State law allows a 5 percent deviation. A plus or minus of 2.5 percent from the ideal would be 245 people.

The redistricting proposal puts the deviation at a maximum of 4.2 percent, with District 1 down by 2.02 percent from the ideal and District 3 at 2.22 percent over the ideal.

District 1 with most of Shelby, all of Barre and Clarendon would be 9,548 people, or down 197 people or 2.02 percent from the ideal.

District 2 with Yates, Ridgeway and small portion of Shelby would be 9,725, or 20 fewer than the ideal or under by 0.21 percent.

District 3 with Gaines, Albion and part of western Murray would be a population of 9,961, which is over the ideal by 2.22 percent or 216 people.

District 4 with Carlton, Kendall and most of Murray would total 9,747 people, only 2 more than the ideal or off by just 0.02 percent.

The redistricting changes would move 940 people into different districts, which is 2.4 percent of the population, Welch said.

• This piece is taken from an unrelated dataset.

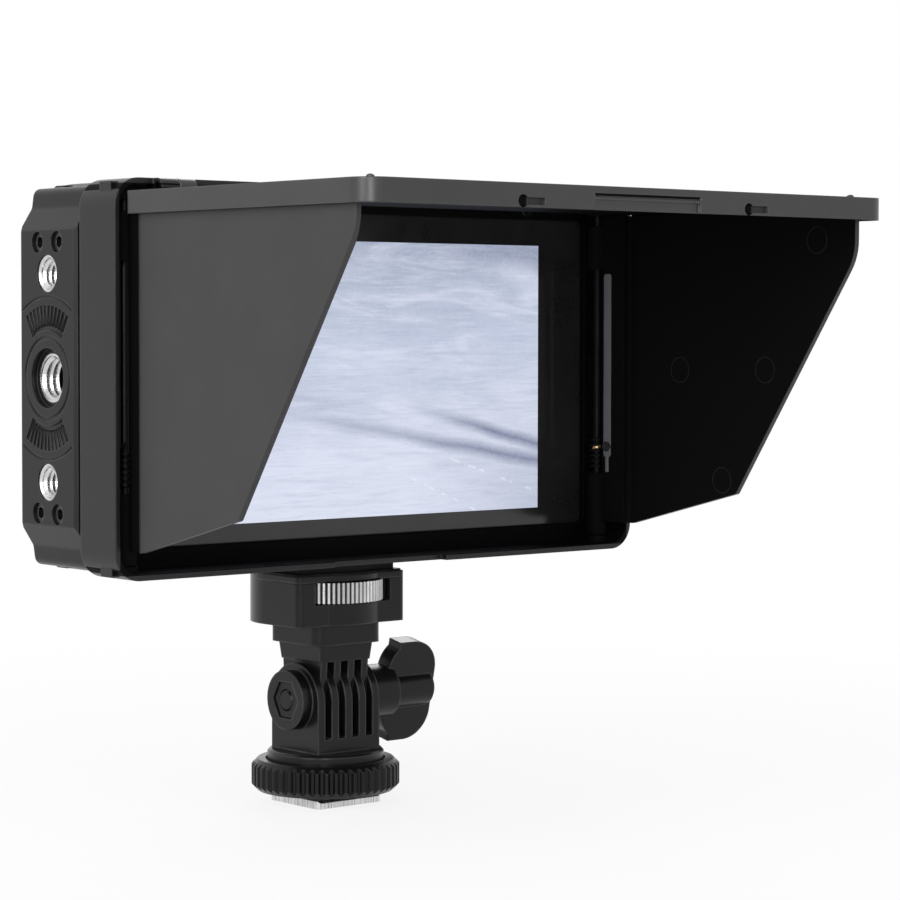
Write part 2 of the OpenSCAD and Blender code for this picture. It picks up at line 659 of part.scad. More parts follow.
module rear_housing() color("#2c2c2c") difference() {
  union() {
    difference() {
      along_y(mon_front, mon_d) casing_plan();
      along_y(mon_front - 1, mon_d - wall + 1) casing_plan(wall);
    }
    // thicker wall behind the long chamfers
    for (s = [0, 1]) translate([0, 0, mon_z]) mirror([0, 0, s])
      along_x(-shell_w / 2 + 1, shell_w - 2) polygon([
      [mon_back - back_ch - wall - 1, mon_h / 2 - 0.5], [mon_back - 0.5, mon_h / 2 - 0.5],
      [mon_back - 0.5, mon_h / 2 - 4.8]]);
    // screw bosses for the board and the battery plate
    board_screw_at() bar_y(board_y + 1.6 + seat, mon_back - board_y - 2, 3);
    // seat of the base insert
    translate([-6, -5.2, mon_bottom]) cube([12, 11.2, 8.4]);
    // button strip
    translate([-58, -4.5, mon_z + mon_h / 2 - 4]) cube([116, 11, 3]);
    // cheeks that carry the dial's axle
    translate([dial_x - 5, button_y - 2.4, dial_z - 1.9]) cube([10, 4.8, 3]);
  }
  // long chamfers along the top and bottom of the back
  for (s = [0, 1]) translate([0, 0, mon_z]) mirror([0, 0, s]) along_x(-shell_w, 2 * shell_w) polygon([
    [mon_back - back_ch, mon_h / 2], [mon_back - back_ch, mon_h], [mon_back + 1, mon_h],
    [mon_back + 1, mon_h / 2 - back_fall * (1 + 1 / back_ch)]]);
  board_screw_at() bar_y(board_y, 6, 1);
  translate([0, 0, mon_bottom - 1]) cylinder(8, 4.4 + seat, 4.4 + seat);
  // keyhole for the button shafts and the dial
  for (x = button_x) translate([x, button_y, mon_z + mon_h / 2 - 6])
    cylinder(8, button_r + 0.15, button_r + 0.15);
  translate([dial_x - 2, button_y - 6.3, mon_z + mon_h / 2 - 8]) cube([4, 12.6, 12]);
  bar_x(dial_x - 4, 8, 0.8 + fit, button_y, dial_z);
  // socket mouths in the bottom
  port_cut(hdmi_in_x, 15.6, 6.2);
  port_cut(hdmi_out_x, 15.6, 6.2);
  port_cut(usb_x, 8.6, 3.8);
  for (x = [phone_x, dc_x]) translate([x, port_y, mon_bottom - 1]) cylinder(4, 4.1, 4.1);
  // speaker grille and vents in the back
  for (i = [-2 : 2], k = [-1 : 1]) bar_y(mon_back - 4, 6, 0.8, speaker_x + i * 3, speaker_z + k * 3);
  for (i = [0 : 5]) translate([40, mon_back - 4, mon_z - 18 + i * 6]) cube([14, 6, 1.8]);
  // screws that hold the bezel's rim
  housing_screw_at() bar_y(-3, 12, 1.1);
  housing_screw_at() bar_y(-1.2, 4, 2.1);
}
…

Without redistricting, the deviation would be 11.7 percent. The current District 1 is 6.3 percent under the ideal, while District 2 is 4.1 percent over, District 3 is 3.1 percent below and District 4 is 5.4 percent above the ideal.

Some of the criteria from the state for redistricting include the following:

  • Districts shall not be drawn with the intent or result of denying or abridging the equal opportunity of racial or language minority groups to participate in the political process or to diminish their ability to elect representatives of their choice.
  • Districts shall consist of contiguous territory.
  • Districts shall be as compact in form as practicable.
  • Districts shall not be drawn to discourage competition or for the purpose of favoring or disfavoring incumbents or other particular candidates or political parties.
  • The maintenance of cores of existing districts, of pre-existing political subdivisions including cities, villages, and towns, and of communities of interest shall also be considered. To the extent practicable, no villages or cities or towns except those having more than forty percent of a full ratio for each district shall be divided.
  • Districts shall be formed so as to promote the orderly and efficient administration of elections.